I have not looked into details, this will take time.

copied from fp discord:

the question about monad composition is a very interesting one. Nicholas Wu wrote a paper Effect Handlers In Scope that does something similar to that and it turns out the semantics are not good (perhaps because he didn’t follow the distributive laws). people have invented things like algebraic effects that (partially) solves the monad composition (or rather effect composition) problem. i think the main problem to a distributive property class is that many useful monads won’t fit into it… but that’s just a guess.

edit: Nicholas’ paper did state some distributive laws so maybe it’s just the implementations that based on this paper (polysemy, fused-effects, etc) that did not follow the laws entirely behave undesirably in certain cases. I did not try to formally prove anything in the paper so take this with a grain of salt…

Another article Composing Monads Using Coproducts by Christoph Lüth and Neil Ghani offers another way to put monads together: sum in the category of monadic functors and natural transformations that commute with join and pure. It is somewhat technical, and I have never seen anything like this put to work. I should look into it more carefully some time.

As section 3.4 and theorem 3.1 say, a monad transformer arises from a sum — curious!

• Semantics of fixIO by Levent Erkok, John Launchbury and Andrew Moran.

• Tackling the Awkward Squad: … by Simon Peyton Jones (from section 3.2 on page 20 onwards).

Another way of motivating the distributive laws is deriving them by breaking down the composed monads (that is, those which arise by mere functor composition) in terms of either the Kleisli or the Eilenberg-Moore adjunctions. I have discussed that in Do monad transformers, generally speaking, arise out of adjunctions?, a Stack Overflow Q&A.

Cool!

I wish you wrote that in mathematical notation instead of suggestive Haskell notation. I recall Stack Overflow does not support Latex…
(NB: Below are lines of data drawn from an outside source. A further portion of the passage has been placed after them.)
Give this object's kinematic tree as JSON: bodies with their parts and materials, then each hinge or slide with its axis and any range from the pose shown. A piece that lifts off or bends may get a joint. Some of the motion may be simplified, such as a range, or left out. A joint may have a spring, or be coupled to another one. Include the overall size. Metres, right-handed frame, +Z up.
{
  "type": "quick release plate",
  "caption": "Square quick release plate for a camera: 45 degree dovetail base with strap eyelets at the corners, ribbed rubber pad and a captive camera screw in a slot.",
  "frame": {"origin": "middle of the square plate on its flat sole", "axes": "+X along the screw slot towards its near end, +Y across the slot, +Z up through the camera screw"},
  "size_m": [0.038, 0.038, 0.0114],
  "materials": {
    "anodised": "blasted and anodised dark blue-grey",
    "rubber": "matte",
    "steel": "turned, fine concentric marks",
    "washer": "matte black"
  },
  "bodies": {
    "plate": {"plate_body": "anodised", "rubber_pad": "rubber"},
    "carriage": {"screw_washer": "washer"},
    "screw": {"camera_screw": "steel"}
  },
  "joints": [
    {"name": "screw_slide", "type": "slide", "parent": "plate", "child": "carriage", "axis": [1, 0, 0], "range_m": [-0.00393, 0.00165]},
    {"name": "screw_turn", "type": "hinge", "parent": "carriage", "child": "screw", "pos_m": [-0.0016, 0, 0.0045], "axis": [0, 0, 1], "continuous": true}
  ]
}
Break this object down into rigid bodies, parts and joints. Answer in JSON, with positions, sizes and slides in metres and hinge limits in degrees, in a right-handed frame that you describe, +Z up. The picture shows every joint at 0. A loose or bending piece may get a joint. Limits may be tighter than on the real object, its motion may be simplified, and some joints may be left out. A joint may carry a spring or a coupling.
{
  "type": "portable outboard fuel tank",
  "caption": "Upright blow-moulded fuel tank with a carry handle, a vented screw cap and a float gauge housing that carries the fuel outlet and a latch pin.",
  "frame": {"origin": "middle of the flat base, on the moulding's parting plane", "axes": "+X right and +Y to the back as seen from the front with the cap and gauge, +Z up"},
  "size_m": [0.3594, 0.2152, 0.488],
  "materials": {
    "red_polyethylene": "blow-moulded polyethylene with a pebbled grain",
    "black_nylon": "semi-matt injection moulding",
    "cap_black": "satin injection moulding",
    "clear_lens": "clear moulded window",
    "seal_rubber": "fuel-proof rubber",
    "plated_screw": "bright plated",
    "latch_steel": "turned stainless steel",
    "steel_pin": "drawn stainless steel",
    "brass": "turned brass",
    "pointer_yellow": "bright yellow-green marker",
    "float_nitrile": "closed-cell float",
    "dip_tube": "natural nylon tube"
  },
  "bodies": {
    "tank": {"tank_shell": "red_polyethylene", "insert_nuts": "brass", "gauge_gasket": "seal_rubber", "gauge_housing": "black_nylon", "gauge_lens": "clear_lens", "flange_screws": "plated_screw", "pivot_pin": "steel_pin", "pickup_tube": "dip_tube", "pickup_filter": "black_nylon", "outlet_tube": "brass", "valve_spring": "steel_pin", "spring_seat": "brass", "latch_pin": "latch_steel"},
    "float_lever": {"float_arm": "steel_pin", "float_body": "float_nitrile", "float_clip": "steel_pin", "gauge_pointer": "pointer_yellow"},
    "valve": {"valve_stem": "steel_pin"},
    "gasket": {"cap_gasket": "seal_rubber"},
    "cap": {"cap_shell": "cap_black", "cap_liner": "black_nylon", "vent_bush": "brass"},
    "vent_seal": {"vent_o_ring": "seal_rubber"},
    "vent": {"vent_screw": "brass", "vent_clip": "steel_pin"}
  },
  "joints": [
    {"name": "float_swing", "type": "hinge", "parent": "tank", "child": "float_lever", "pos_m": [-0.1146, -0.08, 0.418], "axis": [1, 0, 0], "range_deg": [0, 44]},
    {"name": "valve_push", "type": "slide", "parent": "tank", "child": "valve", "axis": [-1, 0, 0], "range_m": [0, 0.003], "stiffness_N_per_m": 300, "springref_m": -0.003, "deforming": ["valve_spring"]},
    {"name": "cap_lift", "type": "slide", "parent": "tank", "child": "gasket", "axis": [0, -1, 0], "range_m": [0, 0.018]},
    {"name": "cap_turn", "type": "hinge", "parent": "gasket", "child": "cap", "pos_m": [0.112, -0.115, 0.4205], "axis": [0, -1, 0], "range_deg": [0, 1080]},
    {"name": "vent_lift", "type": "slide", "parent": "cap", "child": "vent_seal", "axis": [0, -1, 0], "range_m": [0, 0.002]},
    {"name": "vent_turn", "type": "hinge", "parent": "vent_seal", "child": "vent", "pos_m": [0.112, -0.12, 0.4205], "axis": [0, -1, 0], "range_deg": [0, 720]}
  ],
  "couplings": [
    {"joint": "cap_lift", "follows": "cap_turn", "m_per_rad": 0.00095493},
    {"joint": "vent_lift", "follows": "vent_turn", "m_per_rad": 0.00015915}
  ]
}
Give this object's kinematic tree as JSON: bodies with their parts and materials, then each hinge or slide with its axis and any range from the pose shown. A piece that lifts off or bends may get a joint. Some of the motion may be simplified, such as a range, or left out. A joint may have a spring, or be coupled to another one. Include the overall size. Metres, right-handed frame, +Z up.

Side note: I’ve just noticed the Proxy/Const () counterexample you mention at the opening post demonstrates a violation of law # 2 for the compose-on-the-inside, Traversable-based transformers. I’ve updated the SO answer to mention that.

summary of the laws
required for the composition of monads to be a monad

notation

• Capital letters like F and N stand for functors. In Haskell they are usually represented as type constructors with a Functor instance.
  • Application of a functor F to an object X is denoted as function application FX, or F X in Haskell.
  • Application of a functor F to an arrow f is denoted as function application Ff, but in Haskell we write fmap @F f.
  • The exponential notation Y^X and the arrow notation X → Y denote the arrow functor of X, applied here to Y. The application of this functor to functions is denoted f^X or fmap @((→) X) f. (Sadly, the superscript notation is also used for other things, like say monad operations, so confusion is possible — beware.)
• Greek letters like τ: F → G stand for natural transformations. They are often equipped with a subscript which denotes specialization to a specific object, like so: τ_X: FX → GX. In Haskell they are usually represented as polymorphous functions, like τ ∷ ∀ α. F α → G α.
• The circle ∘ denotes composition of all kinds of arrows. We often neglect to write it, as confusing as this may be.
  • g ∘ f is the composition of function g after f. We often simply write gf. In Haskell we write g . f .
  • G ∘ F is the composition of functor G after F. We often simply write GF. In Haskell we write Compose G F after import Data.Functor.Compose.

definitions

• The function η^M is the unit of a monad M. In Haskell we write pure @M.
• The function µ^M is the join of a monad M. In Haskell we write join @M after import Control.Monad.

result

Let l: NM → MN be the distributive law of monads M and N, written in Haskell as swap ∷ ∀ α. N (M α) → M (N α). Then we have MN a monad with η^MN = η^M ∘ η^N and µ^MN = Mμ^N ∘ µ^M ∘ Ml: MNMN → MN so long as the following conditions are satisfied:

1. ∀f. l ∘ NMf = MNf ∘ l — in Haskell this is ensured by parametricity.

2. l ∘ η^N = Mη^N: M → MN

3. l ∘ Nη^M = η^M: N → MN

4. There are two options. Either implies the other one (according to me).

   • after Mark Jones and Luc Duponcheel

     p ∘ Nd = d ∘ p: NMNM → MN where d = µ^M ∘ Ml: MNM → MN and p = Mµ^N ∘ l: NMN → MN

   • after Jon Beck

     1. µ^M ∘ Ml ∘ l = l ∘ Nµ^M: NMM → MN
     2. Mµ^N ∘ l ∘ Nl = l ∘ µ^N: NNM → MN

example

Let X and Y be some types. Then we have M α = α^X and N α = α^Y, written in Haskell as type constructors ((→) X) and ((→) Y) ∷ ★ → ★. We prove that they are functors and monads and that their composition is also a monad.

These monads are instances of the familiar Reader monad, and we should expect their composition to be a Reader monad as well, since we have ⟨curry; uncurry⟩: X → Y → α ⇄ X × Y → α. The distributive law in this case is flip.

All proofs are done by translation to λ calculus, βη reduction and α equivalence. Some of this work can be automated with tools like https://lambdacalc.io/, it takes a while if done by hand.

they are functors

Define identity like so: id ≔ λ x. x. Define composition like so: ∘ ≔ λ g f x. g (f x). Define f^X ≔ λ g. λ f. g ∘ f. Check that (h ∘ g) ∘ f = h ∘ (g ∘ f). Check that id^X = id. Check that (g ∘ f)^X = g^X ∘ f^X. Done!

they are monads

Define η ≔ λ a b. a. Define µ ≔ λ f x. f x x. Check that µ ∘ η = id, µ ∘ η^X = id, µ ∘ µ = µ ∘ µ^X. Done!

their composition is a monad

Define l ≔ λ f x y. f y x. Check the laws outlined above. Done!